- **EXERCISE REQUIREMENTS**:
Line by line, reproduce exactly the beginning of the listing below, ending with the line that contains "const RUN = 0.5;" and adding nothing.

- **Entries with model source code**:
###

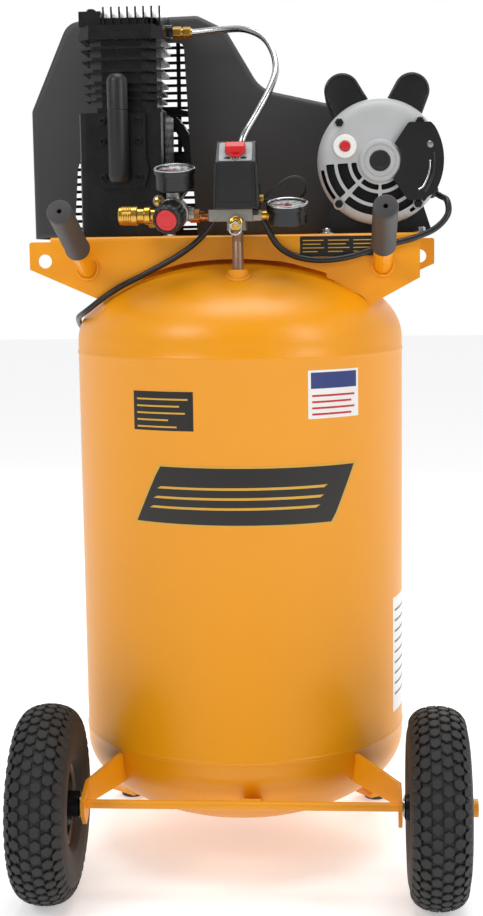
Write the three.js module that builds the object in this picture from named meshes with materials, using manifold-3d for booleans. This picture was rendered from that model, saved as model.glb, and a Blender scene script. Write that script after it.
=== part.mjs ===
// Portable belt-drive air compressor: a vertical tank on two pneumatic wheels and two rear feet,
// with a single-cylinder pump, an electric motor, a belt guard and the pressure controls on a deck
// above the tank. Millimetres, +Z up, handles and wheels at the front (-Y), pump on the left (-X).

import * as THREE from 'three';
import { mergeVertices } from 'three/addons/utils/BufferGeometryUtils.js';
import Module from 'manifold-3d';

const wasm = await Module();
wasm.setup();

// ---------------------------------------------------------------- driving dimensions

const GAP = 0.3; // left between pieces that touch
const RUN = 0.5; // left round a shaft, a pin or a sleeve that moves in its hole

const tank = { radius: 228.6, wall: 2.6, shellLength: 536, headFlange: 16, groundClearance: 47,
  beadHeight: 1.2, beadWidth: 7, sides: 36, headSteps: 6, innerSteps: 3 };
const drain = { bungRadius: 15, bungDrop: 4, bore: 6, bodyRadius: 9, bodyLength: 12,
  knobRadius: 12, knobHeight: 7, stemRadius: 3 };
const deck = { rise: 28.4, sheet: 4, length: 500, width: 194, ear: 29, rollRadius: 6,
  leftEdgeDrop: 43, rightEdgeDrop: 60, relief: 8, reliefHalf: 125,
  earHole: 9.5, earHoleInset: 21, earHoleDrop: 32, slopeStart: 184, slopeDrop: 85 };
const handle = { spread: 200, tubeRadius: 12.7, tubeWall: 2, length: 205, slope: 20, drop: 42,
  gripLength: 130, gripWall: 3, gripEnd: 4, ventRadius: 3 };
const wheel = { sides: 28, radius: 131, width: 78, rimRadius: 52, wallThickness: 8, hubLength: 86, hubRadius: 17,
  track: 510, ahead: 26.4, offset: 11.5 };
const axle = { radius: 6, stub: 9, capRadius: 12, lugWidth: 25, lugSheet: 4 };
const arm = { sheet: 5, washerSpace: 3, hubReach: 24, bendBack: 22, attachAngle: 39 };
const leg = { angle: 38, width: 46, sheet: 5, weldHeight: 60, foot: 34, padHeight: 9, padRadius: 17 };

const pump = { x: -154, caseWidth: 118, caseDepth: 120, caseHeight: 168, wall: 9, corner: 9,
  crankHeight: 114, throw: 19, rodLength: 103, bore: 32, cylinderHeight: 98, cylinderHalf: 46,
  finSheet: 3.5, finReach: 58, finChamfer: 18, plateHeight: 10, headHeight: 33, headHalf: 57,
  headFinSheet: 2.6, shaftRadius: 12, webRadius: 30, webSheet: 10, rodSheet: 12, pinRadius: 6,
  pinStub: 4, pistonHeight: 46, pistonCrown: 6, portHeight: 283, portY: 20, portProud: 7 };
const cover = { width: 66, height: 100, sheet: 9, x: 1, z: 66 };
const breather = { radius: 14, x: -1, bottom: 72, top: 218, standOff: 3 };
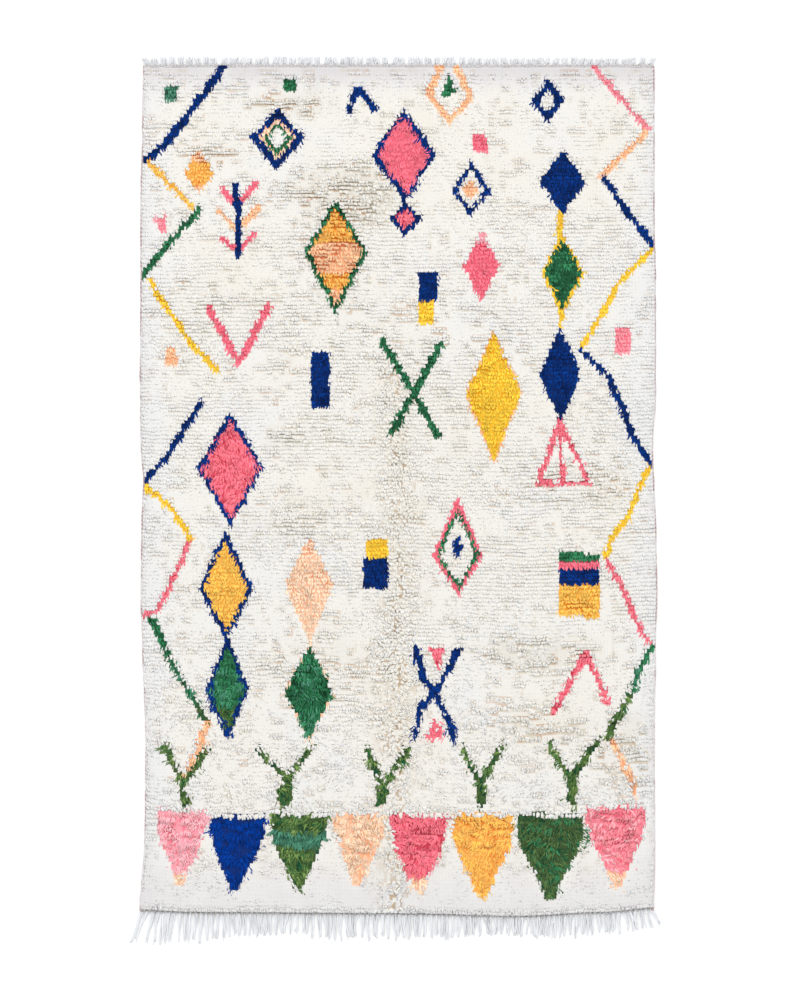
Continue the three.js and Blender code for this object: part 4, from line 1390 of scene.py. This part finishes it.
# Reach past the edge and lean of the tips, in columns: x, reach, lean
TOP_REACH = np.array([
    (-0.750, 0.024, -0.008), (-0.690, 0.028, -0.002), (-0.200, 0.029, 0.001),
    (0.180, 0.027, -0.001), (0.690, 0.026, 0.003), (0.750, 0.024, 0.009),
])
BOTTOM_REACH = np.array([
    (-0.750, 0.104, -0.038), (-0.705, 0.106, -0.012), (-0.590, 0.100, -0.003), (-0.480, 0.078, 0.004),
    (-0.290, 0.070, -0.004), (-0.190, 0.088, 0.004), (0.110, 0.080, -0.003), (0.290, 0.064, 0.003),
    (0.450, 0.076, -0.004), (0.620, 0.074, 0.004), (0.705, 0.068, 0.010), (0.750, 0.062, 0.030),
])


def fraction(number):
    """A repeatable fraction for each whole number: the part after the point of a large sine."""
    spread_out = np.sin(number * 12.9898 + 4.1414) * 43758.5453
    return spread_out - np.floor(spread_out)


def eased_column(table, x, column):
    """A column of a table at each x, eased between its rows."""
    after = np.clip(np.searchsorted(table[:, 0], x), 1, len(table) - 1)
    low, high = table[after - 1], table[after]
    return mix(low[:, column], high[:, column], ease((x - low[:, 0]) / (high[:, 0] - low[:, 0])))


def bundle_lines(table, count, down, gather, sway, steps):
    """The middle lines of a fringe's bundles: root plus reach and lean by the share along, with sway."""
    number = np.arange(count)
    x, y = plan((number + 0.5) / count, down)
    side = 1 - 2 * down
    reach = eased_column(table, x, 1) * (1 - REACH_SPREAD * fraction(number + RUN["reach"]))
    lean = eased_column(table, x, 2) - gather * np.sin(2 * np.pi * x / CLUSTER_LENGTH)
    lean += LEAN_SPREAD * (fraction(number + RUN["lean"]) - 0.5)
    phase = 2 * np.pi * fraction(number + RUN["phase"])
    share = np.linspace(0, 1, steps)[None]
    swing = sway * np.sin(np.pi * share) * np.sin(phase[:, None] + 3 * share)
    line_x = x[:, None] + lean[:, None] * share + swing
    root = y + side * (SEAM_GAP + ROOT_DEPTH * STRIP_WIDTH)
    return line_x, mix(root[:, None], (y + side * reach)[:, None], share)


top_lines = bundle_lines(TOP_REACH, count=60, down=0, gather=0.0025, sway=0.0, steps=5)
bottom_lines = bundle_lines(BOTTOM_REACH, count=96, down=1, gather=0.004, sway=0.0018, steps=11)
print("bundles:", len(top_lines[0]), "at the top,", len(bottom_lines[0]), "at the bottom")

# %% [markdown]
# Each yarn of a bundle runs at its own side of the middle line, winds a little round it, ends a little short
# or long, and thins out at the tip. A few stray yarns cross over to their neighbours.

# %% Yarns of the fringes
RESTING = 0.00286  # height of a yarn's middle where it lies on the floor
BUNDLE_DRIFT = 0.0030  # how far a bundle drifts from its line, which opens gaps between some bundles
CUT_CHANCE, SEAT_CHANCE = (-0.07, 0.09), 0.15
WIND_OFF, WIND_UP, WIND_SETTLES, ROOT_UP = 0.0012, 0.0016, 0.45, 0.0012
STRAY_YARNS, STRAY_WAY = 0.10, 0.012
TIP_TAPER, RADIUS_CHANCE = 0.72, (0.8, 1.15)
PALE_STRIPS = (14, STRIPS)  # the tones of the fringe yarns, from pale to white


def fringe_yarns(lines, yarns, half_width, fan, wind, chance):
    """Splits each bundle's line into yarns: a place across and a height, both from a slow turn along it."""
    line_x, line_y = lines
    count, steps = line_x.shape
    share = np.linspace(0, 1, steps)[None]
    number = np.tile(np.arange(yarns), count)
    total = len(number)
    x, y = np.repeat(line_x, yarns, axis=0), np.repeat(line_y, yarns, axis=0)
    cut = 1 + chance.uniform(*CUT_CHANCE, total)[:, None]
    y = y[:, :1] + (y - y[:, :1]) * cut
    seat = (number + 0.5) / yarns * 2 - 1 + chance.uniform(-SEAT_CHANCE, SEAT_CHANCE, total)
    angle = wind * share + chance.uniform(0, 2 * np.pi, total)[:, None]
    off = half_width * seat[:, None] * (1 + fan * share) + WIND_OFF * np.sin(angle)
    stray = chance.uniform(0, 1, total) < STRAY_YARNS
    off = off + stray[:, None] * STRAY_WAY * chance.uniform(-1, 1, total)[:, None] * share**1.5
    off = off + BUNDLE_DRIFT * np.repeat(chance.uniform(-1, 1, count), yarns)[:, None] * np.sqrt(share)
    z = RESTING + WIND_UP * (1 + np.cos(angle)) * (1 - WIND_SETTLES * share) + ROOT_UP * (1 - share)
    return np.stack([x + off, y, z], -1)


def fringe_piece(name, paths, yarn_radius, chance):
    """The fringe's yarns as one piece, each with its own tone and thickness, and thinner towards its tip."""
    taper = mix(1.0, TIP_TAPER, np.linspace(0, 1, paths.shape[1])[:-1] ** 2)
    radii = yarn_radius * taper[None] * chance.uniform(*RADIUS_CHANCE, len(paths))[:, None]
    strip = chance.integers(*PALE_STRIPS, len(paths))
    return rods(name, paths, radii, 3, strip, STRIPS, chance.uniform(0, 1, len(paths)))


top_paths = fringe_yarns(top_lines, 5, 0.0060, 0.9, 3.0, np.random.default_rng(71))
bottom_paths = fringe_yarns(bottom_lines, 3, 0.0034, 0.04, 6.0, np.random.default_rng(73))
fringe_top = fringe_piece("warp_fringe_top", top_paths, 0.0025, np.random.default_rng(72))
fringe_bottom = fringe_piece("warp_fringe_bottom", bottom_paths, 0.0028, np.random.default_rng(74))
for piece in (fringe_top, fringe_bottom):
    print(piece.name, triangles(piece), "triangles")

# %% [markdown]
# ## End cords
# Between the last row of knots and the fringe the weaver twines two yarns across all the warps, which keeps
# the knots from sliding off. Seen from above it is a fine beaded line. Two plies are carried along each end,
# half a turn apart, round the line of the edge.

# %% Twined cords at the ends
TWINE_PITCH = 0.0200
TWINE_STEP = 0.0034
TWINE_OUT, TWINE_HEIGHT = 0.0030, 0.0048
TWINE_REACH = (0.002, 0.998)  # share of the width that it covers
PLY_RADIUS = 0.0018
PLY_OFFSET = 0.0017


def twined_cord(name, down, outward):
    """Two plies along an end of the rug, turning round the edge's line: sine across, cosine in height."""
    steps = round(width / TWINE_STEP)
    x, y = plan(np.linspace(*TWINE_REACH, steps), down)
    angle = 2 * np.pi * x / TWINE_PITCH + np.array([[0], [np.pi]])
    place_y = y + outward * TWINE_OUT + PLY_OFFSET * np.sin(angle)
    place_z = TWINE_HEIGHT + PLY_OFFSET * np.cos(angle)
    paths = np.stack([np.broadcast_to(x, place_y.shape), place_y, place_z], -1)
    radii = np.full((2, steps - 1), PLY_RADIUS)
    cord = rods(name, paths, radii, 4, np.array([0, 1]), 2, np.zeros(2))
    print(name, triangles(cord), "triangles")
    return cord


twines = [twined_cord("twined_edge_top", 0, 1), twined_cord("twined_edge_bottom", 1, -1)]

# %% [markdown]
# ## Yarn of the warps
# The warps and the binding yarns are hard-spun wool, smoother than the pile. Their material reads the same
# kind of map, with a stronger twist and only a little difference between yarns. Along the plies each yarn is
# light on their tops and darker in the grooves between them, which is painted shade. The warps are white with
# a cool cast, the selvedge is bound in a faded pinkish yarn, and both ends are twined in pale yarn, the lower
# one with a deep painted shade between its plies.


# %% Warp material
WARP_FUZZ = dict(across=90.0, along=3.0)
WARP_TONES, WARP_FUZZ_RELIEF = (0.94, 1.04), 0.4
WARP_FEEL = dict(roughness=(0.72, 0.92), bump=(0.6, 0.0004), gloss=0.3, sheen=0.1)


def warp_material(name, strips, turns, dark, light, darkest=1.0):
    """Twisted yarn, read from the rods' map: a tone for each strip, and slanting plies along each rod, with
    painted shade in the grooves between them.
    """
    material, tree, shader = new_material(name)
    _, across, along = map_place(tree)
    around = maths(tree, "FRACT", times(tree, across, float(strips)))
    plies = maths(tree, "ADD", times(tree, along, turns * 2 * math.pi), times(tree, around, 4 * math.pi))
    ply = spread(tree, maths(tree, "SINE", plies), -1.0, 1.0, 0.0, 1.0)
    fuzz_across = times(tree, across, WARP_FUZZ["across"])
    fuzz_along = times(tree, along, turns * WARP_FUZZ["along"])
    fuzz = noise(tree, place_at(tree, fuzz_across, fuzz_along))
    # painted shade: the dark colour lies in the grooves between the plies, where the relief is low, and the
    # light one on their tops
    colour = blend(tree, ply, linear(*dark), linear(*light))
    own_tone = spread(tree, across, 0.0, 1.0, darkest, 1.0)
    value = times(tree, own_tone, spread(tree, fuzz, *NOISE_RANGE, *WARP_TONES))
    relief = maths(tree, "ADD", ply, times(tree, fuzz, WARP_FUZZ_RELIEF))
    finish_fibre(tree, shader, colour, value, fuzz, relief, **WARP_FEEL)
    return material


fringe_wool = warp_material("warp_yarn", STRIPS, 14, (230, 235, 241), (254, 254, 255), 0.84)
cord_wool = warp_material("binding_yarn", 1, 200, (164, 138, 140), (200, 182, 182))
# the lower cord's dark colour is deep painted shade between its plies
twine_wool = warp_material("twining_yarn", 2, 100, (112, 108, 106), (232, 231, 230))
pale_twine_wool = warp_material("pale_twining_yarn", 2, 100, (226, 226, 228), (246, 246, 247))
for piece in (fringe_top, fringe_bottom):
    piece.data.materials.append(fringe_wool)
for piece in selvedges:
    piece.data.materials.append(cord_wool)
for piece, cord_finish in zip(twines, (pale_twine_wool, twine_wool)):
    piece.data.materials.append(cord_finish)
print("yarns:", [yarn.name for yarn in (fringe_wool, cord_wool, twine_wool, pale_twine_wool)])

# %% [markdown]
# ## One rug
# Every piece rides on the rug's one body. The ground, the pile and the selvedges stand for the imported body,
# and each fringe stands for its own node with the twined cord beside it. The ground sheet was woven flat and
# lies flat.

# %% Bodies, nodes and the sheet
added = [ground, *pile_pieces, *selvedges, *twines, fringe_top, fringe_bottom]
for piece in added:
    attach(piece, "root")
for piece in (ground, *pile_pieces, *selvedges):
    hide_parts("pile_body")
for piece in (fringe_top, twines[0]):
    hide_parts("fringe_top")
for piece in (fringe_bottom, twines[1]):
    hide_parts("fringe_bottom")
print("pieces:", len(added), "triangles in all:", sum(triangles(piece) for piece in added))

# %% Sizes, and the end of the script
visual_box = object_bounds()
sizes = {
    "cad": [[round(value, 5) for value in corner] for corner in cad_box],
    "visual": [[round(value, 5) for value in corner] for corner in visual_box],
}
print("boxes:", sizes)
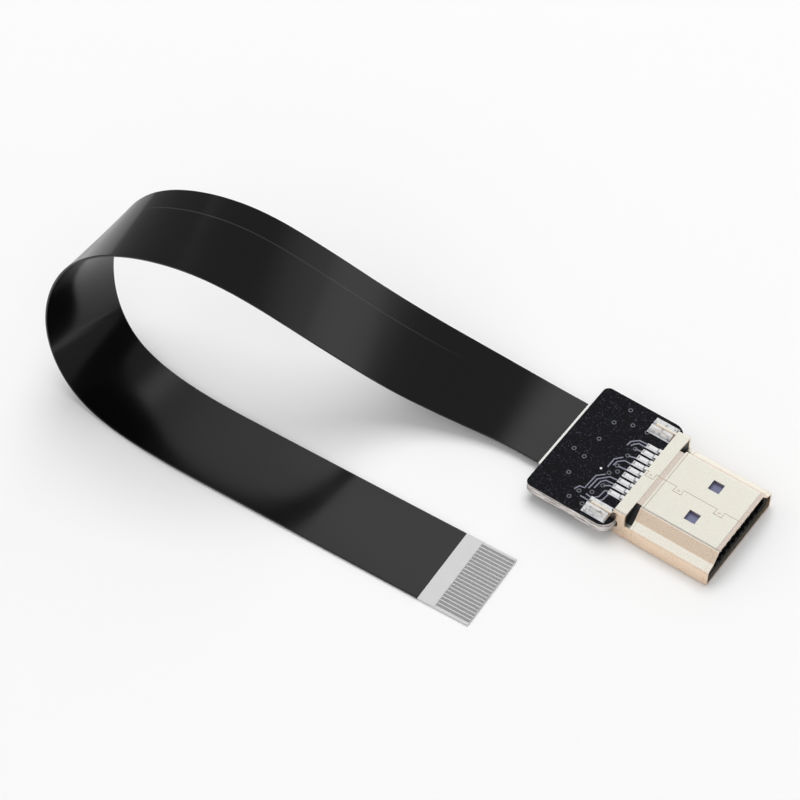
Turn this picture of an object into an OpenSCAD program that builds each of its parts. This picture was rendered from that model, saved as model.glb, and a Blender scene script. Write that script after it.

###

- **TASK ANSWER**:
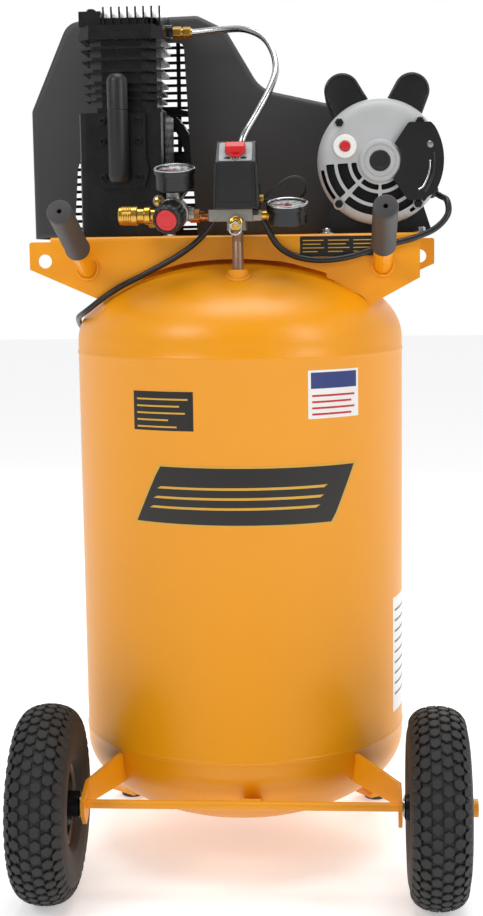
Write the three.js module that builds the object in this picture from named meshes with materials, using manifold-3d for booleans. This picture was rendered from that model, saved as model.glb, and a Blender scene script. Write that script after it.
=== part.mjs ===
// Portable belt-drive air compressor: a vertical tank on two pneumatic wheels and two rear feet,
// with a single-cylinder pump, an electric motor, a belt guard and the pressure controls on a deck
// above the tank. Millimetres, +Z up, handles and wheels at the front (-Y), pump on the left (-X).

import * as THREE from 'three';
import { mergeVertices } from 'three/addons/utils/BufferGeometryUtils.js';
import Module from 'manifold-3d';

const wasm = await Module();
wasm.setup();

// ---------------------------------------------------------------- driving dimensions

const GAP = 0.3; // left between pieces that touch
const RUN = 0.5; // left round a shaft, a pin or a sleeve that moves in its hole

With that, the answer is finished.